Ikhbar.com: Survei Penilaian Integritas (SPI) 2024 yang dirilis Komisi Pemberantasan Korupsi (KPK) mengungkapkan temuan mengejutkan. Mereka menyimpulkan bahwa praktik menyontek masih menjadi kebiasaan umum di kalangan pelajar dan mahasiswa di Indonesia. Studi tersebut menyebutkan bahwa perilaku ini terjadi di 78% sekolah dan bahkan mencapai 98% di lingkungan kampus.
Deputi Pendidikan dan Peran Serta Masyarakat KPK, Wawan Wardiana menyampaikan temuan ini saat memaparkan skor SPI di Gedung Merah Putih KPK, pada Kamis, 24 April 2025. Ia menyebut, budaya akademik di Indonesia masih rentan terhadap pelanggaran etika, baik dari sisi peserta didik maupun tenaga pengajar.
“Selain menyontek, 45 persen siswa dan 84 persen mahasiswa mengaku kerap datang terlambat. Ini menunjukkan rendahnya kedisiplinan akademik di sekolah dan kampus,” kata Wawan.
Tidak hanya dari kalangan murid, ketidakdisiplinan juga terjadi di kalangan guru dan dosen. Survei menunjukkan, 69% siswa melihat guru sering datang terlambat. Sementara 96% mahasiswa mengatakan hal yang sama terhadap dosen. Bahkan, pada 96% kampus dan 64% sekolah, dosen, atau guru tercatat absen tanpa alasan yang jelas.

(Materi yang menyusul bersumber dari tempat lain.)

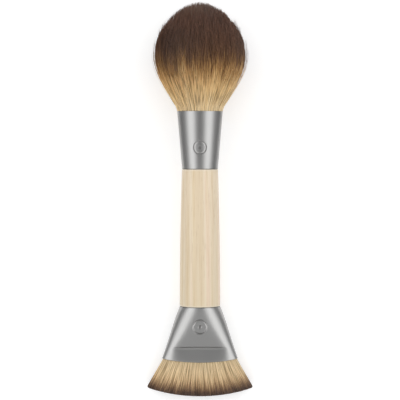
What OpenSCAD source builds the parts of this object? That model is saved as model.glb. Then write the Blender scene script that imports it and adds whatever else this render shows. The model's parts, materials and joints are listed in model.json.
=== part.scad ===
// Double ended makeup brush. A bamboo handle carries a round powder head in a tapered
// aluminium ferrule at one end, and a flat contour head in a ferrule that turns from
// round to flat at the other.
// The brush is drawn upright along Z, from the contour tips at the bottom to the powder
// tip at the top, with the fan spread along X. It is then laid down as it comes to rest,
// on the belly of the powder head and on the lower edge of the contour tips.

/* [Handle] */
// Length of bamboo that shows between the two ferrules
handle_len = 57.3; // [45:0.1:75]
// Diameter of the bamboo next to the powder ferrule
handle_powder_d = 15.2; // [14:0.1:16.5]
// Diameter of the bamboo next to the contour ferrule
handle_contour_d = 17; // [16:0.1:18]
// How far the side of the handle swells past a straight taper
handle_bow = 0.18; // [0:0.02:0.4]
// Chamfer on the shoulders of the handle and on the ends of its tenons
edge_chamfer = 0.3; // [0.1:0.05:0.4]
// Length of the tenon inside the powder ferrule
powder_tenon_len = 11; // [8:0.5:12]
// Length of the tapered tenon inside the contour ferrule
contour_tenon_len = 8; // [6:0.5:9]

/* [Powder ferrule] */
// Length of the powder ferrule
powder_ferrule_len = 24.3; // [23:0.1:30]
// Outside diameter of the powder ferrule at its mouth
powder_mouth_d = 19.1; // [17.5:0.1:21]

/* [Contour ferrule] */
// Length of the contour ferrule along its sides
contour_ferrule_len = 22.1; // [21:0.1:26]
// Outside width of the flat mouth
contour_mouth_w = 31.8; // [28:0.1:36]
// Outside thickness of the flat band at the mouth
contour_mouth_t = 7.9; // [7.2:0.1:8.4]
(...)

Baca: Ilmuwan Ungkap 3 Cara Turunkan Suhu Bumi
Masalah integritas lainnya juga ditemukan dalam bentuk gratifikasi. Sebanyak 30% guru dan dosen serta 18% kepala sekolah menganggap hadiah dari siswa atau orang tua sebagai hal lumrah. Pada 60% sekolah, orang tua mengaku biasa memberi bingkisan saat momentum tertentu seperti hari raya atau kenaikan kelas. Ironisnya, di 22% sekolah, pemberian tersebut bertujuan untuk memperbaiki nilai atau meloloskan siswa.
Tak kalah serius, SPI juga menyoroti konflik kepentingan dalam proses pengadaan barang dan jasa. Sebanyak 43% sekolah dan 68% kampus terindikasi memilih vendor berdasarkan hubungan pribadi. Bahkan, komisi dari vendor masih ditemukan di 26% sekolah dan 68% kampus. Transparansi dalam pengadaan pun rendah, terjadi di 75% sekolah dan 87% kampus.
Lebih lanjut, sebanyak 12% sekolah menggunakan dana Bantuan Operasional Sekolah (BOS) tidak sesuai aturan. Dugaan pungutan liar, potongan, dan pemerasan juga masih terjadi di 17% sekolah.
Nepotisme pun menjadi sorotan. Sebanyak 40% sekolah diduga melakukan praktik nepotisme dalam proyek pengadaan, sementara 47% lainnya melakukan mark-up anggaran. Sementara itu, pelanggaran lainnya masih tercatat di 42% sekolah.
Pungutan tidak resmi juga marak terjadi. SPI mencatat, 28% sekolah masih memungut biaya di luar ketentuan saat penerimaan siswa baru. Pungutan juga terjadi dalam proses sertifikasi dan dokumen lainnya di 23% sekolah dan 60% kampus.
Survei SPI 2024 melibatkan 449 ribu responden dari lebih dari 35 ribu sekolah dasar dan menengah serta sekitar 1.200 perguruan tinggi. Responden terdiri dari siswa, mahasiswa, guru, dosen, orang tua murid, dan pimpinan satuan pendidikan. Metode survei dilakukan melalui sistem daring, yakni WhatsApp, email blast, CAWI, dan wawancara hybrid.
Respons pemerintah
Menanggapi hasil survei tersebut, Menteri Pendidikan Dasar dan Menengah (Mendikdasmen), KH Abdul Mu’ti menyatakan bahwa pihaknya akan segera melakukan evaluasi total terhadap sistem pendidikan.
“Kami akan mengubah pendekatan pembelajaran dan indikator pencapaian. Pendidikan tidak boleh semata berorientasi pada nilai, tetapi harus memperkuat karakter dan nilai-nilai integritas,” katanya.
Menurut Kiai Mu’ti, upaya pembenahan telah dimulai dengan pelatihan guru dan penguatan bimbingan konseling. Ia juga mengkritik lemahnya regulasi teknis dalam pengelolaan dana BOS yang membuat pengawasan publik lemah.
“Program seperti BOS, BOS Kinerja, dan PIP perlu memiliki petunjuk teknis yang lebih operasional agar pelaksanaannya transparan dan tidak membebani sekolah,” tegasnya.